Wednesday, June 3, 2015

.NET Rounding Error

A recent project of mine was creating a custom reporting engine in .NET since all of the commercial ones were either too expensive or not flexible enough for the projects requirements.  After creating the engine the natural next step was writing reports to run on it; it was during this process that I found a very interesting error in .net 4.

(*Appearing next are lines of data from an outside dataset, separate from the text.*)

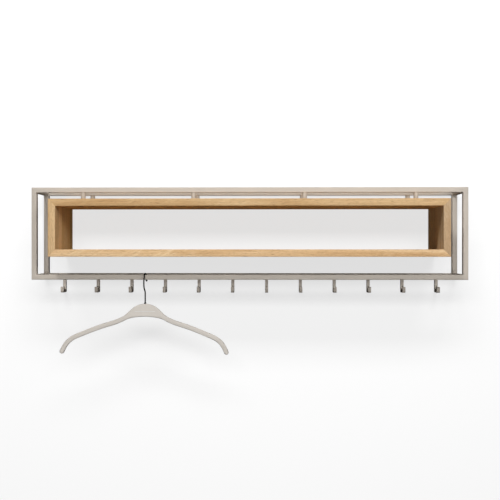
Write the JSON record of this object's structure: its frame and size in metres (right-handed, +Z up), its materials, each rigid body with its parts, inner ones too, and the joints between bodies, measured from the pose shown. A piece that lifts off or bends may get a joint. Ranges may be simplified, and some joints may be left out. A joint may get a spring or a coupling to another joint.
{
  "type": "wall hook rack",
  "caption": "Wall-mounted square-tube steel rack with an open oak box hung inside it, a row of bent coat hooks below and a sliding coat hanger.",
  "frame": {"origin": "middle of the rear top rail's back face, on the wall", "axes": "+X along the rack to the right as seen from the room, +Y into the wall, +Z up"},
  "size_m": [1.1, 0.174, 0.4241],
  "materials": {
    "steel_paint": "matt fine-textured powder coat, warm grey",
    "oak": "oiled oak, satin",
    "zinc": "zinc plated",
    "black_wire": "satin black",
    "black_plastic": "satin black",
    "hanger_paint": "matt lacquer in the frame's warm grey"
  },
  "bodies": {
    "rack": {"front_top_rail": "steel_paint", "front_bottom_rail": "steel_paint", "front_left_upright": "steel_paint", "front_right_upright": "steel_paint", "rear_top_rail": "steel_paint", "rear_bottom_rail": "steel_paint", "rear_left_upright": "steel_paint", "rear_right_upright": "steel_paint", "cross_tube_top_left": "steel_paint", "cross_tube_top_right": "steel_paint", "cross_tube_bottom_left": "steel_paint", "cross_tube_bottom_right": "steel_paint", "front_post_1": "steel_paint", "front_post_2": "steel_paint", "front_post_3": "steel_paint", "front_post_4": "steel_paint", "rear_post_1": "steel_paint", "rear_post_2": "steel_paint", "rear_post_3": "steel_paint", "rear_post_4": "steel_paint", "front_screw_1": "zinc", "front_screw_2": "zinc", "front_screw_3": "zinc", "front_screw_4": "zinc", "rear_screw_1": "zinc", "rear_screw_2": "zinc", "rear_screw_3": "zinc", "rear_screw_4": "zinc", "oak_top_board": "oak", "oak_bottom_board": "oak", "oak_left_board": "oak", "oak_right_board": "oak", "hook_01": "steel_paint", "hook_02": "steel_paint", "hook_03": "steel_paint", "hook_04": "steel_paint", "hook_05": "steel_paint", "hook_06": "steel_paint", "hook_07": "steel_paint", "hook_08": "steel_paint", "hook_09": "steel_paint", "hook_10": "steel_paint", "hook_11": "steel_paint", "hook_12": "steel_paint"},
    "hanger_hook": {"hanger_wire_hook": "black_wire", "hanger_tip_ball": "black_plastic", "hanger_collar": "black_plastic"},
    "hanger": {"hanger_body": "hanger_paint"}
  },
  "joints": [
    {"name": "hanger_slide", "type": "slide", "parent": "rack", "child": "hanger_hook", "axis": [1, 0, 0], "range_m": [-0.27, 0.796]},
    {"name": "hanger_swivel", "type": "hinge", "parent": "hanger_hook", "child": "hanger", "pos_m": [-0.2628, -0.1135, -0.2876], "axis": [0, 0, 1], "range_deg": [-32, 26]}
  ]
}
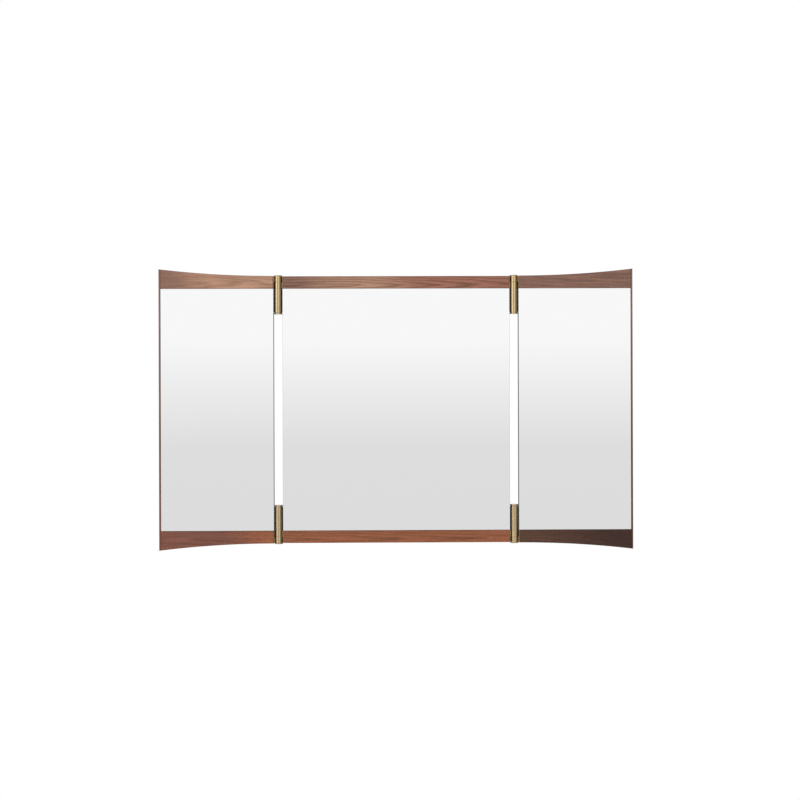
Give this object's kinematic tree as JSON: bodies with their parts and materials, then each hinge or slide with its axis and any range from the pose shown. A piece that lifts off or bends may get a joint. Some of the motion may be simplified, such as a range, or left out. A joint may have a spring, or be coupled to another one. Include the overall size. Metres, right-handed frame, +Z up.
{
  "type": "folding wall mirror",
  "caption": "Triptych wall mirror: a centre panel on a wall cleat, with narrower wings that turn forward on brass barrel hinges, and walnut rails that curve out to the ends.",
  "frame": {"origin": "centre of the wall cleat's back face, on the wall", "axes": "+X to the right as seen from in front, +Y back into the wall, +Z up; the mirrors face -Y"},
  "size_m": [1.184, 0.03, 0.7018],
  "materials": {
    "walnut": "oiled walnut, satin, grain along each rail",
    "mirror": "silvered float glass",
    "back_board": "dark stained fibreboard, matt",
    "brass": "brushed, lacquered",
    "steel": "zinc plated",
    "aluminium": "mill finish",
    "bronze": "phosphor bronze, satin",
    "rubber": "matt"
  },
  "bodies": {
    "center_panel": {"center_top_rail": "walnut", "center_bottom_rail": "walnut", "center_back_board": "back_board", "center_mirror_glass": "mirror", "center_left_edge_band": "walnut", "center_right_edge_band": "walnut", "wall_cleat": "aluminium", "mirror_cleat": "aluminium", "cleat_screw_left": "steel", "cleat_screw_middle": "steel", "cleat_screw_right": "steel", "bumper_left": "rubber", "bumper_right": "rubber", "hinge_top_left_center_leaf": "brass", "hinge_top_left_pin": "brass", "hinge_top_left_friction_washer": "bronze", "hinge_top_left_disc_springs": "steel", "hinge_top_left_lock_nut": "steel", "hinge_top_left_sleeve": "brass", "hinge_top_left_end_cap": "brass", "hinge_top_right_center_leaf": "brass", "hinge_top_right_pin": "brass", "hinge_top_right_friction_washer": "bronze", "hinge_top_right_disc_springs": "steel", "hinge_top_right_lock_nut": "steel", "hinge_top_right_sleeve": "brass", "hinge_top_right_end_cap": "brass", "hinge_bottom_left_center_leaf": "brass", "hinge_bottom_left_pin": "brass", "hinge_bottom_left_friction_washer": "bronze", "hinge_bottom_left_disc_springs": "steel", "hinge_bottom_left_lock_nut": "steel", "hinge_bottom_left_sleeve": "brass", "hinge_bottom_left_end_cap": "brass", "hinge_bottom_right_center_leaf": "brass", "hinge_bottom_right_pin": "brass", "hinge_bottom_right_friction_washer": "bronze", "hinge_bottom_right_disc_springs": "steel", "hinge_bottom_right_lock_nut": "steel", "hinge_bottom_right_sleeve": "brass", "hinge_bottom_right_end_cap": "brass"},
    "left_wing": {"left_wing_top_rail": "walnut", "left_wing_bottom_rail": "walnut", "left_wing_back_board": "back_board", "left_wing_mirror_glass": "mirror", "left_wing_outer_edge_strip": "walnut", "left_wing_inner_edge_band": "walnut", "hinge_top_left_wing_leaf": "brass", "hinge_bottom_left_wing_leaf": "brass"},
    "right_wing": {"right_wing_top_rail": "walnut", "right_wing_bottom_rail": "walnut", "right_wing_back_board": "back_board", "right_wing_mirror_glass": "mirror", "right_wing_outer_edge_strip": "walnut", "right_wing_inner_edge_band": "walnut", "hinge_top_right_wing_leaf": "brass", "hinge_bottom_right_wing_leaf": "brass"}
  },
  "joints": [
    {"name": "left_wing_hinge", "type": "hinge", "parent": "center_panel", "child": "left_wing", "pos_m": [-0.295, -0.019, -0.225], "axis": [0, 0, 1], "range_deg": [0, 90]},
    {"name": "right_wing_hinge", "type": "hinge", "parent": "center_panel", "child": "right_wing", "pos_m": [0.295, -0.019, -0.225], "axis": [0, 0, -1], "range_deg": [0, 90]}
  ]
}
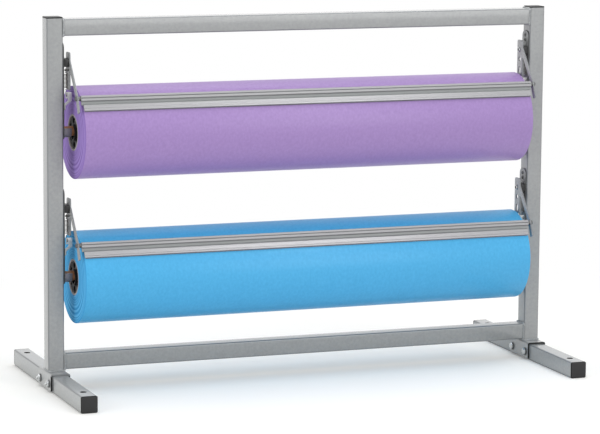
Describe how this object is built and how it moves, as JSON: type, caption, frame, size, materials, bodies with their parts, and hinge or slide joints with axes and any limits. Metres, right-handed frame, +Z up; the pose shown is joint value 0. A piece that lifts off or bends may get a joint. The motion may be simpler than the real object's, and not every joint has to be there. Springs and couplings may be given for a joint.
{
  "type": "paper roll rack",
  "caption": "Free-standing counter rack that holds wide paper rolls on lift-out shafts, each torn off under a sprung, lever-mounted cutter bar.",
  "frame": {"origin": "on the floor plane, under the middle of the rack (centre of the feet's underside box)", "axes": "+X along the rolls, to the right as seen from the front; -Y is the front, where the cutter bars are; +Z up"},
  "size_m": [1.0468, 0.4706, 0.7086],
  "materials": {
    "silver_enamel": "satin silver-grey powder coat",
    "zinc": "bright zinc plate",
    "black_plastic": "moulded, matt",
    "dark_steel": "dark grey steel",
    "aluminium": "mill-finish extrusion",
    "blade_steel": "ground strip",
    "spring_steel": "dark music wire",
    "bronzed_steel": "brown plated tube",
    "kraft_card": "wound card tube",
    "lilac_paper": "uncoated kraft-weight paper, lilac",
    "sky_paper": "uncoated kraft-weight paper, sky blue"
  },
  "bodies": {
    "frame": {"left_upright": "silver_enamel", "left_upright_cap": "black_plastic", "left_foot": "silver_enamel", "left_front_foot_cap": "black_plastic", "left_rear_foot_cap": "black_plastic", "left_saddle": "silver_enamel", "left_front_saddle_bolt": "zinc", "left_rear_saddle_bolt": "zinc", "right_upright": "silver_enamel", "right_upright_cap": "black_plastic", "right_foot": "silver_enamel", "right_front_foot_cap": "black_plastic", "right_rear_foot_cap": "black_plastic", "right_saddle": "silver_enamel", "right_front_saddle_bolt": "zinc", "right_rear_saddle_bolt": "zinc", "top_rail": "silver_enamel", "bottom_rail": "silver_enamel", "upper_left_side_plate": "silver_enamel", "upper_left_shaft_seat": "dark_steel", "upper_left_spring_anchor": "silver_enamel", "upper_left_pivot_bolt": "zinc", "upper_left_spring": "spring_steel", "upper_right_side_plate": "silver_enamel", "upper_right_shaft_seat": "dark_steel", "upper_right_spring_anchor": "silver_enamel", "upper_right_pivot_bolt": "zinc", "upper_right_spring": "spring_steel", "lower_left_side_plate": "silver_enamel", "lower_left_shaft_seat": "dark_steel", "lower_left_spring_anchor": "silver_enamel", "lower_left_pivot_bolt": "zinc", "lower_left_spring": "spring_steel", "lower_right_side_plate": "silver_enamel", "lower_right_shaft_seat": "dark_steel", "lower_right_spring_anchor": "silver_enamel", "lower_right_pivot_bolt": "zinc", "lower_right_spring": "spring_steel"},
    "upper_cutter": {"upper_left_pivot_block": "black_plastic", "upper_left_lever": "silver_enamel", "upper_right_pivot_block": "black_plastic", "upper_right_lever": "silver_enamel", "upper_cutter_bar": "aluminium", "upper_cutter_blade": "blade_steel"},
    "upper_shaft_body": {"upper_shaft": "bronzed_steel"},
    "upper_roll": {"upper_left_plug": "black_plastic", "upper_right_plug": "black_plastic", "upper_paper": "lilac_paper", "upper_core": "kraft_card"},
    "lower_cutter": {"lower_left_pivot_block": "black_plastic", "lower_left_lever": "silver_enamel", "lower_right_pivot_block": "black_plastic", "lower_right_lever": "silver_enamel", "lower_cutter_bar": "aluminium", "lower_cutter_blade": "blade_steel"},
    "lower_shaft_body": {"lower_shaft": "bronzed_steel"},
    "lower_roll": {"lower_left_plug": "black_plastic", "lower_right_plug": "black_plastic", "lower_paper": "sky_paper", "lower_core": "kraft_card"}
  },
  "joints": [
    {"name": "upper_cutter_hinge", "type": "hinge", "parent": "frame", "child": "upper_cutter", "pos_m": [0, 0, 0.622], "axis": [-1, 0, 0], "range_deg": [0, 65], "stiffness_Nm_per_rad": 0.6, "springref_deg": -34.38, "deforming": ["upper_left_spring", "upper_right_spring"]},
    {"name": "upper_shaft_lift", "type": "slide", "parent": "frame", "child": "upper_shaft_body", "axis": [0, 0.7071, 0.7071], "range_m": [0, 0.04]},
    {"name": "upper_roll_spin", "type": "hinge", "parent": "upper_shaft_body", "child": "upper_roll", "pos_m": [0, 0, 0.489], "axis": [1, 0, 0], "continuous": true},
    {"name": "lower_cutter_hinge", "type": "hinge", "parent": "frame", "child": "lower_cutter", "pos_m": [0, 0, 0.3455], "axis": [-1, 0, 0], "range_deg": [0, 65], "stiffness_Nm_per_rad": 0.6, "springref_deg": -34.38, "deforming": ["lower_left_spring", "lower_right_spring"]},
    {"name": "lower_shaft_lift", "type": "slide", "parent": "frame", "child": "lower_shaft_body", "axis": [0, 0.7071, 0.7071], "range_m": [0, 0.04]},
    {"name": "lower_roll_spin", "type": "hinge", "parent": "lower_shaft_body", "child": "lower_roll", "pos_m": [0, 0, 0.2125], "axis": [1, 0, 0], "continuous": true}
  ]
}
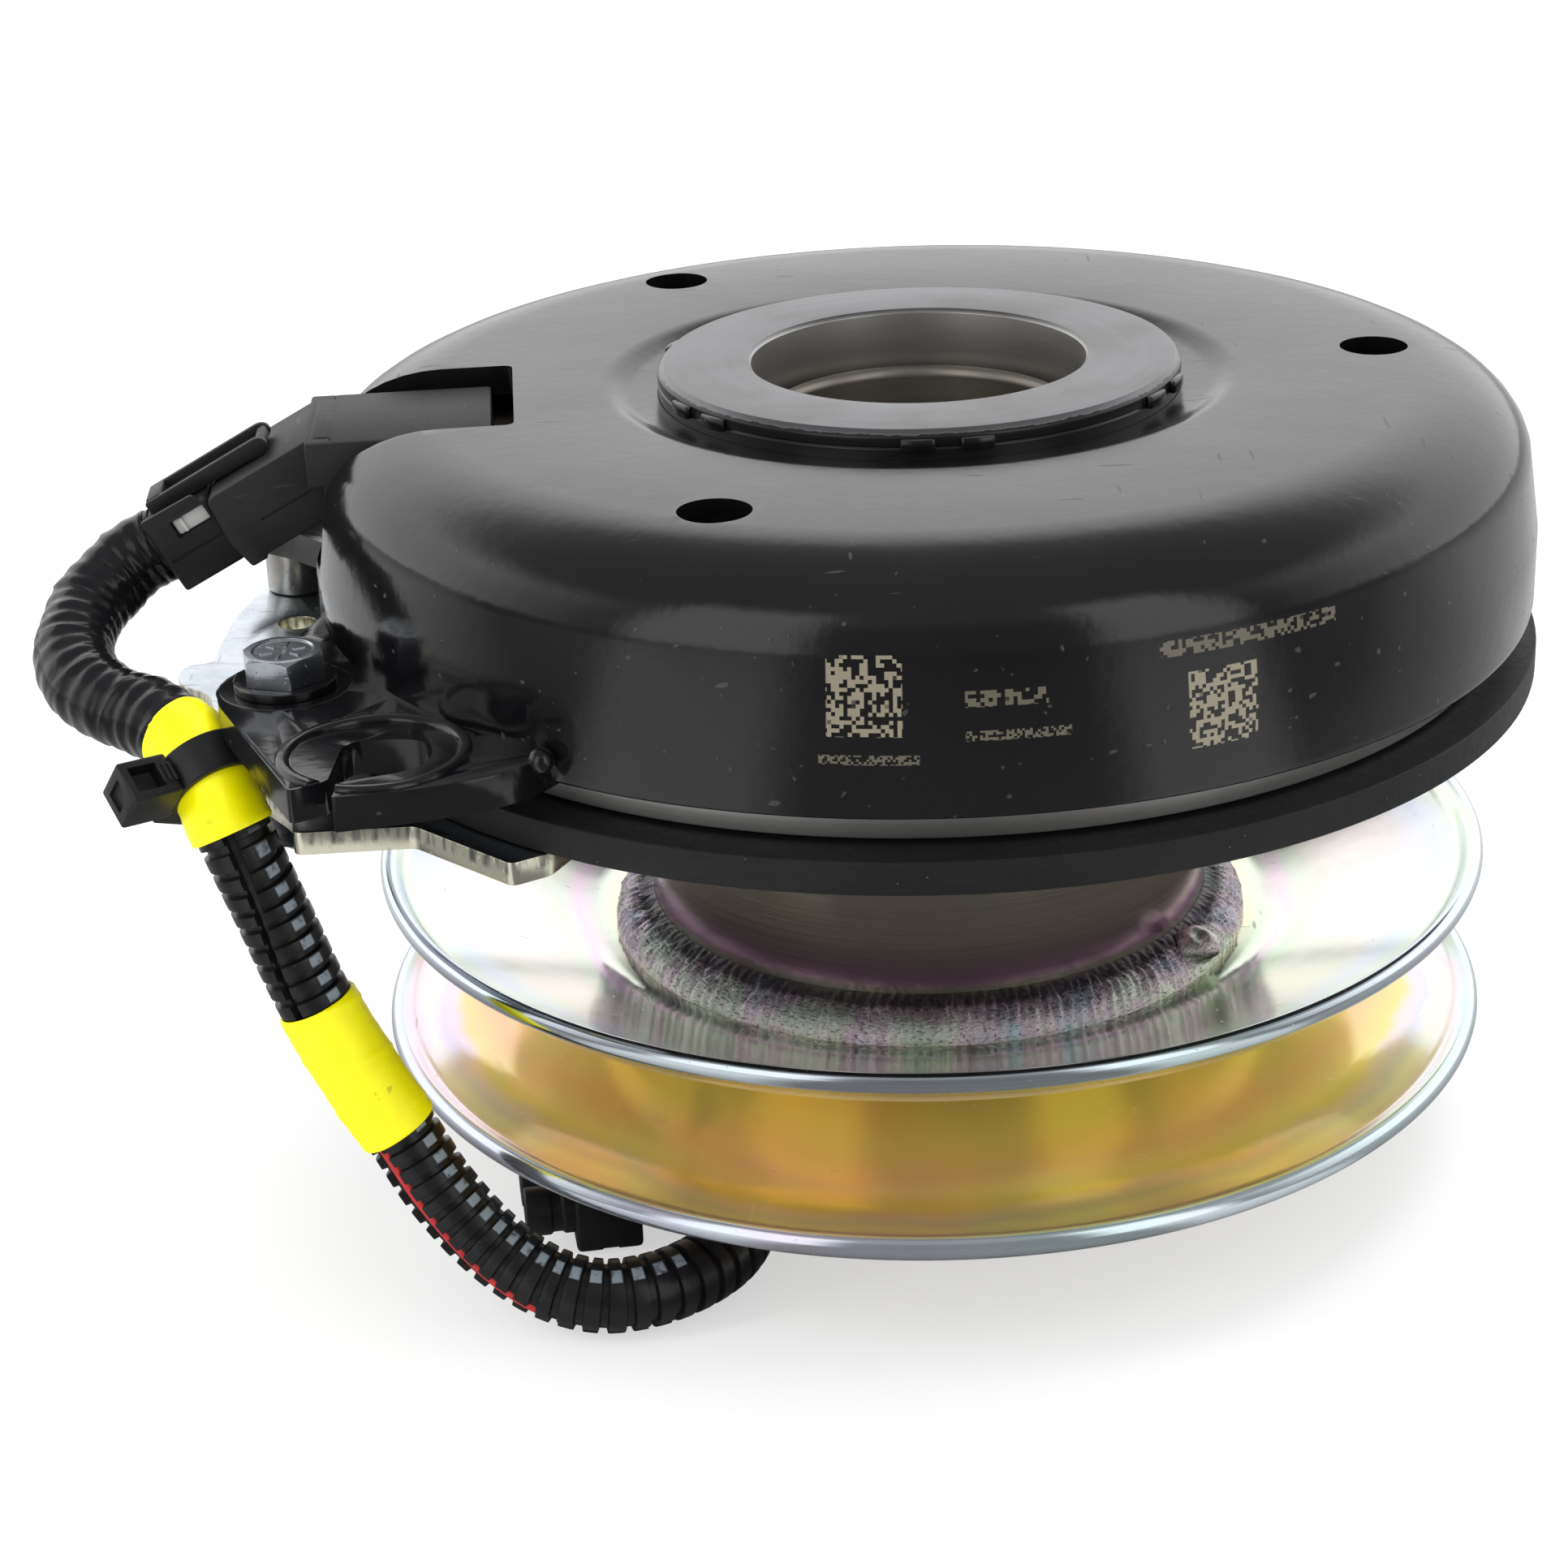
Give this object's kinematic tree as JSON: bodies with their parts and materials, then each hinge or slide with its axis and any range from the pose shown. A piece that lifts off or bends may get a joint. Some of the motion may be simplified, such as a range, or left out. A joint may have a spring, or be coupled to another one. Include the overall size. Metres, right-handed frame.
{
  "type": "electromagnetic clutch",
  "caption": "Electromagnetic clutch and brake with a painted coil housing, spring-returned armature, V-belt pulley, brake plate and a short wiring harness.",
  "frame": {"origin": "on the shaft line, in the plane of the hub collar's lower end face", "axes": "+Z along the shaft from the pulley to the coil housing, -X towards the electrical connector"},
  "size_m": [0.2323, 0.1922, 0.13],
  "materials": {
    "black_paint": "gloss black enamel",
    "turned_steel": "turned, satin",
    "raw_iron": "machined, dark oiled",
    "zinc_yellow": "iridescent yellow zinc plate",
    "zinc_bolt": "clear zinc plate",
    "steel": "ground steel",
    "ferrite": "pressed magnet",
    "copper": "enamelled copper wire",
    "bobbin": "moulded nylon",
    "black_plastic": "moulded, fine texture",
    "loom": "corrugated split tube",
    "seal_rubber": "moulded seal"
  },
  "bodies": {
    "field": {"bearing_carrier": "turned_steel", "brake_bolt_1": "zinc_bolt", "brake_bolt_2": "zinc_bolt", "brake_magnet_1": "ferrite", "brake_magnet_2": "ferrite", "brake_magnet_3": "ferrite", "brake_nut_1": "zinc_bolt", "brake_nut_2": "zinc_bolt", "brake_plate": "zinc_yellow", "brake_spacer_1": "steel", "brake_spacer_2": "steel", "brake_washer_1": "black_paint", "brake_washer_2": "black_paint", "cable_tie": "black_plastic", "coil_bobbin": "bobbin", "coil_connector": "black_plastic", "coil_terminal_1": "copper", "coil_terminal_2": "copper", "coil_winding": "copper", "far_connector": "black_plastic", "field_bearing_outer": "steel", "field_bearing_seal_lower": "seal_rubber", "field_bearing_seal_upper": "seal_rubber", "field_shell": "black_paint", "harness_loom": "loom", "harness_plug": "black_plastic", "plug_latch": "black_plastic"},
    "rotor": {"field_ball_1": "steel", "field_ball_2": "steel", "field_ball_3": "steel", "field_ball_4": "steel", "field_ball_5": "steel", "field_ball_6": "steel", "field_bearing_inner": "steel", "hub_collar": "raw_iron", "pulley_ball_1": "steel", "pulley_ball_2": "steel", "pulley_ball_3": "steel", "pulley_ball_4": "steel", "pulley_ball_5": "steel", "pulley_ball_6": "steel", "pulley_bearing_inner": "steel", "rotor_disc": "raw_iron"},
    "pulley": {"hub_rivet_1": "steel", "hub_rivet_2": "steel", "hub_rivet_3": "steel", "leaf_spring_1": "steel", "leaf_spring_2": "steel", "leaf_spring_3": "steel", "lower_sheave": "zinc_yellow", "pulley_bearing_outer": "steel", "pulley_bearing_seal": "seal_rubber", "pulley_hub": "steel", "pulley_snap_ring": "steel", "upper_sheave": "zinc_yellow", "weld_bead": "steel"},
    "armature": {"armature_disc": "raw_iron", "armature_rivet_1": "steel", "armature_rivet_2": "steel", "armature_rivet_3": "steel"}
  },
  "joints": [
    {"name": "rotor_spin", "type": "hinge", "parent": "field", "child": "rotor", "pos_m": [0, 0, 0], "axis": [0, 0, 1], "continuous": true},
    {"name": "pulley_spin", "type": "hinge", "parent": "rotor", "child": "pulley", "pos_m": [0, 0, 0], "axis": [0, 0, 1], "continuous": true},
    {"name": "armature_slide", "type": "slide", "parent": "pulley", "child": "armature", "axis": [0, 0, 1], "range_m": [0, 0.0005], "stiffness_N_per_m": 4000}
  ]
}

.NET apparently handles calculations differently depending on whether or not they are implicit or explicit.  For example if you were to run this statement:

If( 3 < (0.6F / 0.2F ))

you would expect .net to do the float calculation, then either cast the integer to a float, or round the float to an integer and perform the calculation.  Apparently it does not as the statement above always evaluates to true, when in reality it is false since the integer 3 is the same value as the float 3.0.  My guess is when performing the division there is some sort of math error in the .net engine which results in something like 3.0000000000000000000001 for 0.6F / 0.2F

The solution to this issue is to explicitly force trimming like this:

Int f = (int)(0.6F / 0.2F)
If( 3 < f )


The above statement casts the float calculation to an integer effectively truncating the extra floating data and allowing a correct comparison.  A better solution would probably be to use Math.Round just in case .net decides to evaluate the calculation to just under 3 rather than just over it.